As one who strongly believes in the value of marrying young, I want to frame this debate a little bit, using the metaphor of helping our kids learn to swim.
- No one who advocates for young marriage is advocating that you carry your children to an all important rite of passage and drop them unprepared into the water of matrimony. Instead, we advocate that parents should be slowly and intentionally training their children for the day when they will take the leap into matrimony as prepared as they can be.
- Most of us advocating for early marriage do not think there is a specific age at which someone is ready to be married. We do not believe 18 to be any more magical of a number than 28. Both measure time, not maturity.
- The intentional training of personal maturity is what we are advocating, and one big step along that process of maturity is marriage. Boys should be taught to make decisions well, to sacrificially serve others, to lead for the good of more than just himself, and to take on responsibility joyfully. Girls should be taught to think for themselves, to follow God with all their hearts, and to reject those who do not treat them with the worth and dignity they have been given from God. Both boys and girls should learn to value the greater joy of commitment over the fleeting thrill of a feeling. Training your children in these things before marriage is much better than releasing them to college and then a career assuming kids will pick them up along the way.
- Whether you learn to swim at age 3 or age 13, you still have to know what to do once you are in the water. Whether you get married at 18 or age 28, you still have to be a person worthy of marrying and committed to marriage once you’re married. I say, get the floaties, life jackets, and swimming lessons out of the way as soon as is possible. Train your kids for marriage early in life.
- Most young marriage advocates do not think dating more people, having sex with more people, or experiencing more bad relationships are effective training tools for a committed marriage. I think Voddie Baucham nailed it in his book Family Driven Faith when he said:
Modern American dating is no more than glorified divorce practice. Young people are learning how to give themselves away in exclusive, romantic, highly committed (at times sexual) relationships, only to break up and do it all over again..
So, hopefully this frames the debate a little bit. When we advocate marrying young, we are not necessarily saying the twenty year old boy who has never had a job, plays video games all day, barely makes it through classes, and cannot imagine giving up his “bros” for his “hoes” needs to get married. Nor are we advocating that the young woman who follows any guy who gives her attention, who has fallen for the absurd idea that becoming a sex object is empowerment, and who plans to spend three years after college travelling to “find herself” is ready to be a responsible marital partner. Those kids need to start becoming adults. Fast.
And part of that maturation process is devoting yourself to something and someone other than yourself. I agree with Matt. I don’t know I have ever heard an argument against early marriage as a general plan that does not stem from self indulgence or selfishness.
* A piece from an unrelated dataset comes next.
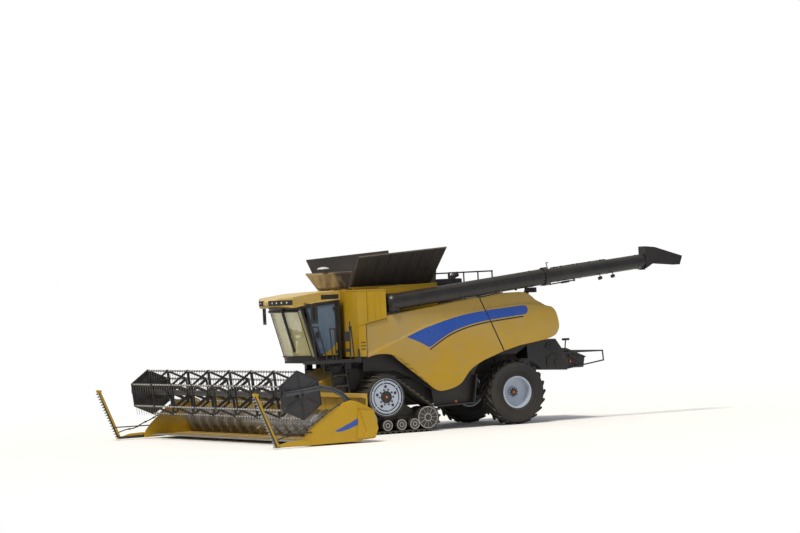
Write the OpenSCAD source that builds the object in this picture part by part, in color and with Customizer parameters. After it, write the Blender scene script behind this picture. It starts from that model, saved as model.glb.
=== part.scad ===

So, be good parents. Train your children to swim in the water of marriage. And I say, do that training early. An 18 year old is no safer in the water than a 28 year old when neither have been taught to swim.
Whitney,
Great post. My post wasn’t fully a “response” to that specific post, but it did indeed give me the inspiration to write!
You have some great stuff here. I think you are framing the issue very well. A lot of people got stuck on the fact that I threw a specific # out there. I don’t care how old they are, I want them to follow the principles that leads to marriage…. at an early age!
Hey Matt,
Good point on your post, calling it a response is makes too strong a link! Thanks for checking it out. I love writing, but finding time is tough.
I enjoyed your post, and I really enjoyed reading responses. Purely anecdotally, I encounter much stronger push back from parents of teens and twenty-somethings than than I ever do from actual teens and twenty-somethings themselves on this topic!